- Once they have the skill, don’t hover. As your trust in them grows so will their confidence in the kitchen.
- Take turns making dinner/lunch. I've noticed that my kids tend to want freedom as they get older. Go figure right? One of the ways I satisfy that need to by giving them a night to cook dinner. My eight-year-old isn't quite ready for that, so I have him pack lunch for our trips to the water park.
Praise Their Efforts
- Even if it doesn't look pretty, or taste all that good, praising kids’ efforts will make cooking more enjoyable.
- Talk about what went wrong.
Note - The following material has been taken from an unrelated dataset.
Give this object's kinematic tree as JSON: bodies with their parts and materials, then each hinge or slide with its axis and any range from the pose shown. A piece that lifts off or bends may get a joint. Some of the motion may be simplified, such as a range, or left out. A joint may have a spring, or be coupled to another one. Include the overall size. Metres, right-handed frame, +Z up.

Like the time my ten-year-old left out the baking powder and the muffins were like bricks. It was a great way for him to learn what baking powder does and he hasn't made the same mistake again.
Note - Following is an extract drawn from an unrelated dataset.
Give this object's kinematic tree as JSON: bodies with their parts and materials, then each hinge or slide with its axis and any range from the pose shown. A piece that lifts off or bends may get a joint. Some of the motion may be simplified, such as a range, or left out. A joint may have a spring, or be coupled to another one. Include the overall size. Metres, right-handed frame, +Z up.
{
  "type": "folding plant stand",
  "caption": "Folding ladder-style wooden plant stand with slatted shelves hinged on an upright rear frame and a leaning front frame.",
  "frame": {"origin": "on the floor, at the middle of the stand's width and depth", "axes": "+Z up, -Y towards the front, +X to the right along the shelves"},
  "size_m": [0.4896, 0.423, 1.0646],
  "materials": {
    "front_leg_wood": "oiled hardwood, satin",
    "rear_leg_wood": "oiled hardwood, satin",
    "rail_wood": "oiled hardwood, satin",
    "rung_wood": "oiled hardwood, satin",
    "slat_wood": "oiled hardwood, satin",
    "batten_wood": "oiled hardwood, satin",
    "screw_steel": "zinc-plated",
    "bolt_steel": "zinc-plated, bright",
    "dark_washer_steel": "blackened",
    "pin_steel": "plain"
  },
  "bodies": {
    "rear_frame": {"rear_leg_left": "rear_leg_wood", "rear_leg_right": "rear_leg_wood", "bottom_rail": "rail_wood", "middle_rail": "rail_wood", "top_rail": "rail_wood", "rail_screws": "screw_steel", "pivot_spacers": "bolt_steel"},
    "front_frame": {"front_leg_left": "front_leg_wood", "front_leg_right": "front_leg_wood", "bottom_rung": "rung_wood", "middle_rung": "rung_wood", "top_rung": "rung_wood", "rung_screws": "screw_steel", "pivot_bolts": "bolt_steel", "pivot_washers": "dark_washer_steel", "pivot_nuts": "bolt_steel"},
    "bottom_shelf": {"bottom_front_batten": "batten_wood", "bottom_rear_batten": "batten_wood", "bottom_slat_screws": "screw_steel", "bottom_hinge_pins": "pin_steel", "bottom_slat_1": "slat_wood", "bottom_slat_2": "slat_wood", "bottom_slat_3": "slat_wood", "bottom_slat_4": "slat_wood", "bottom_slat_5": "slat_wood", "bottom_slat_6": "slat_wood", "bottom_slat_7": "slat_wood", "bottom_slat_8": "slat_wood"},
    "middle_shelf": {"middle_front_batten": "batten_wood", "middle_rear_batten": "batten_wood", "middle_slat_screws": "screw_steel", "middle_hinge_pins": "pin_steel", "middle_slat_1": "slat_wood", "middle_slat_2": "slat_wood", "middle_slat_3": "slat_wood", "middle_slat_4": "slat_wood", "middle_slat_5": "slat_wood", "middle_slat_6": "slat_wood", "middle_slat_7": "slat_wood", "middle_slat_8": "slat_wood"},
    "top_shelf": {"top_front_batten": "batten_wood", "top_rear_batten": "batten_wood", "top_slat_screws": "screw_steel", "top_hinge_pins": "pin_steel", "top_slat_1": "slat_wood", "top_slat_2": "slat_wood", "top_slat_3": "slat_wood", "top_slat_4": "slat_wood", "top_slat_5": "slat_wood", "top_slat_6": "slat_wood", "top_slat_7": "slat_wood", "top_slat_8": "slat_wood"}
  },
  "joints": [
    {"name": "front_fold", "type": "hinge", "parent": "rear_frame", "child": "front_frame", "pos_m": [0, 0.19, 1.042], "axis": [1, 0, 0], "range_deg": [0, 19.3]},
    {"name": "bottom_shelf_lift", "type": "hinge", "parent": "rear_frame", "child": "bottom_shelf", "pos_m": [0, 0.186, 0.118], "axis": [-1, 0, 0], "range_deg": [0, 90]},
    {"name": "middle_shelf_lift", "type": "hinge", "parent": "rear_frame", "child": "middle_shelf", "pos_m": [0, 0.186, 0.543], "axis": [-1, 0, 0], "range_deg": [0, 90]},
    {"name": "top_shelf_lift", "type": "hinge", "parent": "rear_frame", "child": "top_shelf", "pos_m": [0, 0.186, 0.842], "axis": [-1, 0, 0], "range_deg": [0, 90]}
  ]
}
Increase the Challenge & Have Fun
- We grow bored of things that don’t challenge us on a regular basis, so continually increasing kids’ abilities by introducing new recipes or tools keeps them coming back for more.
- In the end, if you enjoy your time in the kitchen with them, kids will learn to enjoy their time in the kitchen too. We love to turn on music and dance while we cook, empty the dishwasher and sweep the floor. It doesn't happen every night, but it happens often enough that I hope my kids memories will be baked full of happy times learning and working together in the kitchen.